* Start Source data *

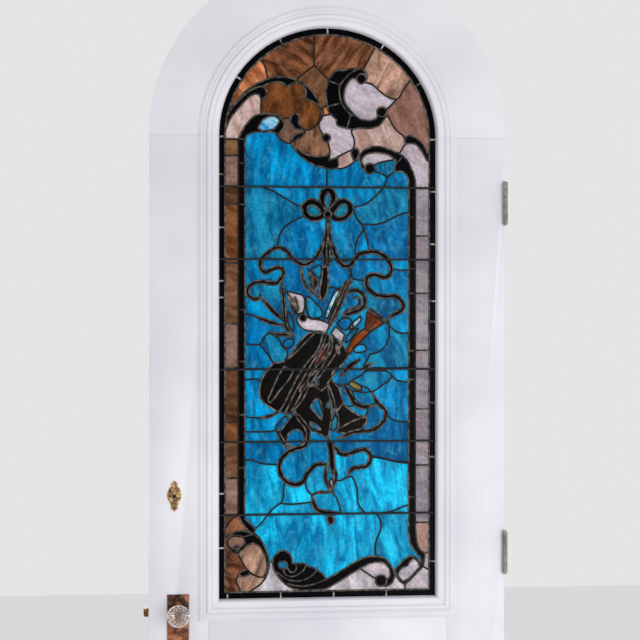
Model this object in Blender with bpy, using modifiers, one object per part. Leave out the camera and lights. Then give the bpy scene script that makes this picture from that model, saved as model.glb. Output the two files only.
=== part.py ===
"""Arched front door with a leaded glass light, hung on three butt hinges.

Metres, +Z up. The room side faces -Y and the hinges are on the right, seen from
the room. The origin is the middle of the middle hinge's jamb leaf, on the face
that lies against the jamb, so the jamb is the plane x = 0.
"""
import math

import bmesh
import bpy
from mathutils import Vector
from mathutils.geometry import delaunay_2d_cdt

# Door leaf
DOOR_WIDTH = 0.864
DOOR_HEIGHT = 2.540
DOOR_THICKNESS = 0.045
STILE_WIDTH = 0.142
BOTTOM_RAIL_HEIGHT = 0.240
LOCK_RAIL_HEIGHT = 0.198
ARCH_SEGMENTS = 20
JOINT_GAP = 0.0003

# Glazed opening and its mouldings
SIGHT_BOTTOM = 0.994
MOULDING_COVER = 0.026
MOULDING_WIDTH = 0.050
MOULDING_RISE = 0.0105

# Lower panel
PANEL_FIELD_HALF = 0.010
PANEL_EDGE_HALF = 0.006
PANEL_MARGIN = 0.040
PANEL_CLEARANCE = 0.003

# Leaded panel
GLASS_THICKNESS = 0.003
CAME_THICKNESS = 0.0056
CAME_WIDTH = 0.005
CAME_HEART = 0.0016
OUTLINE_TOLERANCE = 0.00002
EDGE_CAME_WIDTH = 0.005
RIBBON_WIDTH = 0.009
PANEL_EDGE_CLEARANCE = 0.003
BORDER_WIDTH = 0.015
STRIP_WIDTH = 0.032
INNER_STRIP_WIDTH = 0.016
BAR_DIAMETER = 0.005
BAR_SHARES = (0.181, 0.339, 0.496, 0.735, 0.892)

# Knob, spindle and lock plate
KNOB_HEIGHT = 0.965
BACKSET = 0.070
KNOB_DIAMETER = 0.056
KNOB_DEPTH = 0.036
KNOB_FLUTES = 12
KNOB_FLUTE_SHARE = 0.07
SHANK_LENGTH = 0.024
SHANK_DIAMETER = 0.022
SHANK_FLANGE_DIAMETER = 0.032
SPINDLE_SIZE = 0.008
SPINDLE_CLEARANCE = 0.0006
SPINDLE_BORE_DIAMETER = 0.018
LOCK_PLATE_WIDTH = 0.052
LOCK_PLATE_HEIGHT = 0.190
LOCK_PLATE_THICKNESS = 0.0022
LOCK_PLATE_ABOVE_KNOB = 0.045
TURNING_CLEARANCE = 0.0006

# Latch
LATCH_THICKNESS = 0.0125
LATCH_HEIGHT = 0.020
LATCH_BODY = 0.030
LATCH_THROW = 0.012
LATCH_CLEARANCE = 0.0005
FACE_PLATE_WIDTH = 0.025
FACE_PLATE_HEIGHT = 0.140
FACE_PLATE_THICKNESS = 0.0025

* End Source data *

■ **Exercise requirements**
Your answer should be exactly the lines of the data above, from the first through the line containing "MOULDING_RISE = 0.0105".

■ **Solved problem**
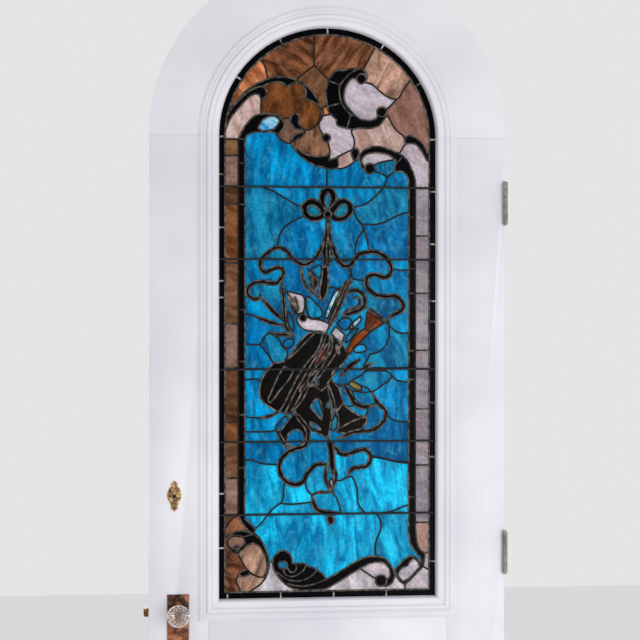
Model this object in Blender with bpy, using modifiers, one object per part. Leave out the camera and lights. Then give the bpy scene script that makes this picture from that model, saved as model.glb. Output the two files only.
=== part.py ===
"""Arched front door with a leaded glass light, hung on three butt hinges.

Metres, +Z up. The room side faces -Y and the hinges are on the right, seen from
the room. The origin is the middle of the middle hinge's jamb leaf, on the face
that lies against the jamb, so the jamb is the plane x = 0.
"""
import math

import bmesh
import bpy
from mathutils import Vector
from mathutils.geometry import delaunay_2d_cdt

# Door leaf
DOOR_WIDTH = 0.864
DOOR_HEIGHT = 2.540
DOOR_THICKNESS = 0.045
STILE_WIDTH = 0.142
BOTTOM_RAIL_HEIGHT = 0.240
LOCK_RAIL_HEIGHT = 0.198
ARCH_SEGMENTS = 20
JOINT_GAP = 0.0003

# Glazed opening and its mouldings
SIGHT_BOTTOM = 0.994
MOULDING_COVER = 0.026
MOULDING_WIDTH = 0.050
MOULDING_RISE = 0.0105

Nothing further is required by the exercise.